(begin)
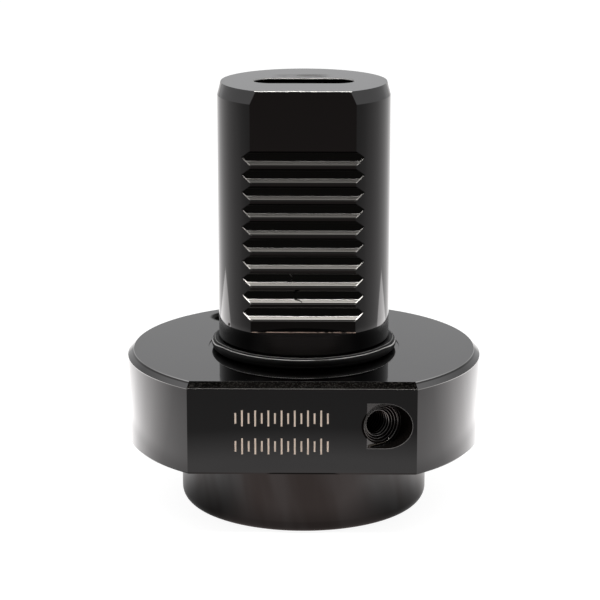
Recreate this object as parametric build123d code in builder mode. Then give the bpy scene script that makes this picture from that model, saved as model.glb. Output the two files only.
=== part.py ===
from build123d import *
import os
from math import cos, radians, sin, tan

# Toolholder for a No. 3 Morse taper tool, with a 40 mm serrated shank for a lathe turret.
# The axis is +Z. The origin is the centre of the nose's end face, where the taper socket
# opens; the flange's seating face and the shank are above it, the milled flats face -Y.

# Turned body, in order from the nose's end face up to the end of the shank
nose_diameter = 58.0
nose_length = 15.5
nose_edge_radius = 3.0
flange_diameter = 83.0
flange_thickness = 21.5
flange_top_chamfer = 1.4
flange_lower_chamfer = 0.5
shank_diameter = 40.0
shank_length = 63.0
shank_lead_length = 3.0
shank_lead_angle = 15.0
shank_root_undersize = 0.02

# Milled flats, as distances from the axis
flange_flat_distance = 32.5
shank_flat_distance = 16.0
shank_flat_foot = 7.25
shank_flat_edge_break = 0.25

# Clamping teeth: V grooves across the shank's flat, evenly placed about one tooth crest
tooth_pitch = 4.0
tooth_depth = 1.7
tooth_angle = 90.0
groove_count = 10
tooth_datum = 29.7

# Seal ring at the shank's root, in a relief turned into the shank and the seating face
seal_section = 2.65
seal_sides = 16
seal_clearance = 0.05
relief_depth = 1.0
relief_spare_width = 0.35
relief_face_margin = 0.8
relief_face_depth = 0.2

# Taper socket, with its relief bore and the slot that drives the tool's tang
taper_mouth_diameter = 23.825
taper_per_length = 1 / 19.922
taper_mouth_chamfer = 0.6
taper_relief_diameter = 20.2
socket_roof = 16.0
tang_slot_length = 23.2
tang_slot_width = 8.0
tang_slot_overlap = 2.0
tang_slot_edge_break = 0.2

# Coolant inlet in the seating face, and the tapped port in the flange's flat
inlet_diameter = 9.0
inlet_edge_break = 0.5
inlet_circle_radius = 32.0
inlet_angle = 34.0
inlet_depth = 14.0
drill_point_angle = 118.0
port_angle = 30.0
port_below_seat = 10.0
port_floor_distance = 35.4
port_pocket_radius = 5.2
port_sink_diameter = 9.2
port_sink_angle = 90.0
port_thread_diameter = 6.0
port_thread_length = 12.0
passage_diameter = 5.0

# Heights and radii that follow from the values above
seat_height = nose_length + flange_thickness
shank_top = seat_height + shank_length
shank_radius = shank_diameter / 2
root_radius = shank_radius - shank_root_undersize
lead_depth = shank_lead_length * tan(radians(shank_lead_angle))
relief_radius = shank_radius - relief_depth
relief_floor = seat_height - relief_face_depth
relief_top = seat_height + seal_section + relief_spare_width
seal_circle_radius = relief_radius + seal_clearance + seal_section / 2
seal_height = relief_floor + seal_clearance + seal_section / 2
flat_foot = seat_height + shank_flat_foot
socket_depth = shank_top - socket_roof
overrun = 1.0

# Turned and milled body, one piece of steel
with BuildPart() as body:
    # Flange: a disc with one flat, its upper and lower rims chamfered all the way round
    with BuildSketch(Plane.XY.offset(nose_length)):
        Circle(flange_diameter / 2)
        with Locations((0, -flange_flat_distance)):
            Rectangle(
                flange_diameter,
                flange_diameter,
                align=(Align.CENTER, Align.MAX),
                mode=Mode.SUBTRACT,
            )
    extrude(amount=flange_thickness)
    chamfer(body.faces().sort_by(Axis.Z)[-1].edges(), flange_top_chamfer)
    chamfer(body.faces().sort_by(Axis.Z)[0].edges(), flange_lower_chamfer)

    # Nose: a plain spigot with a rounded lower edge
    with BuildSketch():
        Circle(nose_diameter / 2)
    extrude(amount=nose_length)
    fillet(body.faces().sort_by(Axis.Z)[0].edges(), nose_edge_radius)

    # Shallow recess in the seating face, which keeps the seal clear of the seated faces
    with BuildSketch(Plane.XY.offset(seat_height)):
        Circle(seal_circle_radius + seal_section / 2 + relief_face_margin)
    extrude(amount=-relief_face_depth, mode=Mode.SUBTRACT)

    # Shank: the seal's relief, the root, which is left a little under the ground diameter,
    # the ground length and the lead-in, revolved as one outline from the flats' side
    with BuildSketch(Plane(origin=(0, 0, 0), x_dir=(0, -1, 0), z_dir=(-1, 0, 0))):
        with BuildLine():
            Polyline(
                (0, relief_floor),
                (relief_radius, relief_floor),
                (relief_radius, relief_top),
                (root_radius, relief_top),
                (root_radius, flat_foot),
                (shank_radius, flat_foot),
                (shank_radius, shank_top - shank_lead_length),
                (shank_radius - lead_depth, shank_top),
                (0, shank_top),
                close=True,
            )
        make_face()
    revolve(axis=Axis.Z)

    # Flat along the shank, from its end down to a step above the seat
    with BuildSketch(Plane.XY.offset(flat_foot)):
        with Locations((0, -shank_flat_distance)):
            Rectangle(shank_diameter, shank_diameter, align=(Align.CENTER, Align.MAX))
    extrude(amount=shank_length, mode=Mode.SUBTRACT)
    flat_top_edge = body.faces().sort_by(Axis.Z)[-1].edges().sort_by(Axis.Y)[0]
    chamfer(flat_top_edge, shank_flat_edge_break)

    # Teeth: V grooves milled straight across the flat
    groove_half_width = (tooth_depth + overrun) * tan(radians(tooth_angle / 2))
    with BuildSketch(Plane.YZ):
        with Locations((tooth_depth - shank_flat_distance, seat_height + tooth_datum)):
            with GridLocations(0, tooth_pitch, 1, groove_count):
                Polygon(
                    (0, 0),
                    (-tooth_depth - overrun, groove_half_width),
                    (-tooth_depth - overrun, -groove_half_width),
                    align=None,
                )
    extrude(amount=shank_radius, both=True, mode=Mode.SUBTRACT)

    # Taper socket: the ground taper up to where it has narrowed to the relief bore
    taper_length = (taper_mouth_diameter - taper_relief_diameter) / taper_per_length
    with BuildSketch(Plane.XZ):
        with BuildLine():
            Polyline(
                (0, 0),
                (taper_mouth_diameter / 2 + taper_mouth_chamfer, 0),
                (
                    (taper_mouth_diameter - taper_mouth_chamfer * taper_per_length) / 2,
                    taper_mouth_chamfer,
                ),
                (taper_relief_diameter / 2, taper_length),
                (taper_relief_diameter / 2, socket_depth),
                (0, socket_depth),
                close=True,
            )
        make_face()
    revolve(axis=Axis.Z, mode=Mode.SUBTRACT)

    # Tang slot: milled down through the shank's end face into the socket
    with BuildSketch(Plane.XY.offset(shank_top)):
        SlotOverall(tang_slot_length, tang_slot_width)
    extrude(amount=-socket_roof - tang_slot_overlap, mode=Mode.SUBTRACT)
    slot_rim = body.faces().sort_by(Axis.Z)[-1].inner_wires()[0].edges()
    chamfer(slot_rim, tang_slot_edge_break)

    # Coolant inlet: a blind hole in the seating face that ends in the drill's point
    inlet_direction = radians(90 + inlet_angle)
    inlet_mouth = Plane(
        origin=(
            inlet_circle_radius * cos(inlet_direction),
            inlet_circle_radius * sin(inlet_direction),
            seat_height,
        )
    )
    point_height = inlet_diameter / 2 / tan(radians(drill_point_angle / 2))
    with Locations(inlet_mouth):
        CounterSinkHole(
            inlet_diameter / 2,
            inlet_diameter / 2 + inlet_edge_break,
            depth=inlet_depth,
            counter_sink_angle=90,
        )
    with Locations(inlet_mouth.offset(-inlet_depth)):
        Cone(
            0,
            inlet_diameter / 2,
            point_height,
            align=(Align.CENTER, Align.CENTER, Align.MAX),
            mode=Mode.SUBTRACT,
        )

    # Port: a pocket milled square to a slanting axis, so that its floor runs out at the
    # flat on one side, with a countersunk tapped hole in the middle of the floor
    port_axis = Vector(sin(radians(port_angle)), -cos(radians(port_angle)), 0)
    port_floor = Plane(
        origin=port_axis * port_floor_distance + Vector(0, 0, seat_height - port_below_seat),
        x_dir=(cos(radians(port_angle)), sin(radians(port_angle)), 0),
        z_dir=port_axis,
    )
    with BuildSketch(port_floor):
        Circle(port_pocket_radius)
        Rectangle(
            flange_diameter / 2,
            2 * port_pocket_radius,
            align=(Align.MAX, Align.CENTER),
        )
    extrude(amount=flange_diameter / 2 - port_floor_distance + overrun, mode=Mode.SUBTRACT)
    with Locations(port_floor):
        CounterSinkHole(
            port_thread_diameter / 2,
            port_sink_diameter / 2,
            depth=port_thread_length,
            counter_sink_angle=port_sink_angle,
        )

    # Passage: drilled on from the port, across the socket and into the side of the inlet
    with Locations(port_floor):
        Hole(passage_diameter / 2, depth=port_floor_distance + inlet_circle_radius)

# Seal ring: a round section of many short sides, lying in the relief on the seating face
with BuildPart() as seal_ring:
    with BuildSketch(Plane.XZ):
        with Locations((seal_circle_radius, seal_height)):
            RegularPolygon(seal_section / 2, seal_sides, major_radius=True)
    revolve(axis=Axis.Z)

body.part.label = "body"
seal_ring.part.label = "seal_ring"

os.makedirs("parts", exist_ok=True)
export_step(body.part, "parts/body.step")
export_step(seal_ring.part, "parts/seal_ring.step")
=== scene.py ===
from math import cos, hypot, pi, radians, sin

import bmesh
import bpy
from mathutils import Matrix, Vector


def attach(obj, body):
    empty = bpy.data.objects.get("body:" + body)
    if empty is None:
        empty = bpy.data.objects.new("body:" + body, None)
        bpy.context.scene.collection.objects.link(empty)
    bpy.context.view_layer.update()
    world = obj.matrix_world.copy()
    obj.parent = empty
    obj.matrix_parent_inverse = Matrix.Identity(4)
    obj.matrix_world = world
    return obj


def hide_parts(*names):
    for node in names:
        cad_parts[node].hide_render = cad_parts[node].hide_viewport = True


# Toolholder with a taper socket and a serrated shank, for a lathe turret. It stands on the
# end face of its nose. Everything is in metres, with +Z up the holder's axis and the two
# milled flats towards -Y, where the camera is.
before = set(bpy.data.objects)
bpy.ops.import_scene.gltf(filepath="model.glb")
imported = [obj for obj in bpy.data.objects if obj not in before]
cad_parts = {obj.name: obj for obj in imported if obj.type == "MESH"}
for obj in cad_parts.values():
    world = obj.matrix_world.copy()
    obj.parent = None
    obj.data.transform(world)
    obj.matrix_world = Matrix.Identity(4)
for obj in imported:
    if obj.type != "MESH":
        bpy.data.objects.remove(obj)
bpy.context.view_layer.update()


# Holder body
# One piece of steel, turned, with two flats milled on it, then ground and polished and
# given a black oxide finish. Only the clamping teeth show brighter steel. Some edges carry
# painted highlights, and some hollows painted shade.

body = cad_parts["body"]
nose_length = 0.0155
seat_height = 0.037
flat_foot = 0.04425
shank_top = 0.1
shank_radius = 0.020
flange_radius = 0.0415
flange_chamfer = 0.0014
shank_flat = -0.016
flange_flat = -0.0325


def new_material(name):
    """A material with an emptied node tree, and that tree."""
    material = bpy.data.materials.new(name)
    material.use_nodes = True
    tree = material.node_tree
    tree.nodes.clear()
    return material, tree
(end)
◆ TASK TO CARRY OUT
Your task is to extract exactly the lines starting at the line with "# Passage: drilled" and ending at the line with "for node in", including both ends, and no other lines.

◆ ANSWER IN FULL
    # Passage: drilled on from the port, across the socket and into the side of the inlet
    with Locations(port_floor):
        Hole(passage_diameter / 2, depth=port_floor_distance + inlet_circle_radius)

# Seal ring: a round section of many short sides, lying in the relief on the seating face
with BuildPart() as seal_ring:
    with BuildSketch(Plane.XZ):
        with Locations((seal_circle_radius, seal_height)):
            RegularPolygon(seal_section / 2, seal_sides, major_radius=True)
    revolve(axis=Axis.Z)

body.part.label = "body"
seal_ring.part.label = "seal_ring"

os.makedirs("parts", exist_ok=True)
export_step(body.part, "parts/body.step")
export_step(seal_ring.part, "parts/seal_ring.step")
=== scene.py ===
from math import cos, hypot, pi, radians, sin

import bmesh
import bpy
from mathutils import Matrix, Vector


def attach(obj, body):
    empty = bpy.data.objects.get("body:" + body)
    if empty is None:
        empty = bpy.data.objects.new("body:" + body, None)
        bpy.context.scene.collection.objects.link(empty)
    bpy.context.view_layer.update()
    world = obj.matrix_world.copy()
    obj.parent = empty
    obj.matrix_parent_inverse = Matrix.Identity(4)
    obj.matrix_world = world
    return obj


def hide_parts(*names):
    for node in names:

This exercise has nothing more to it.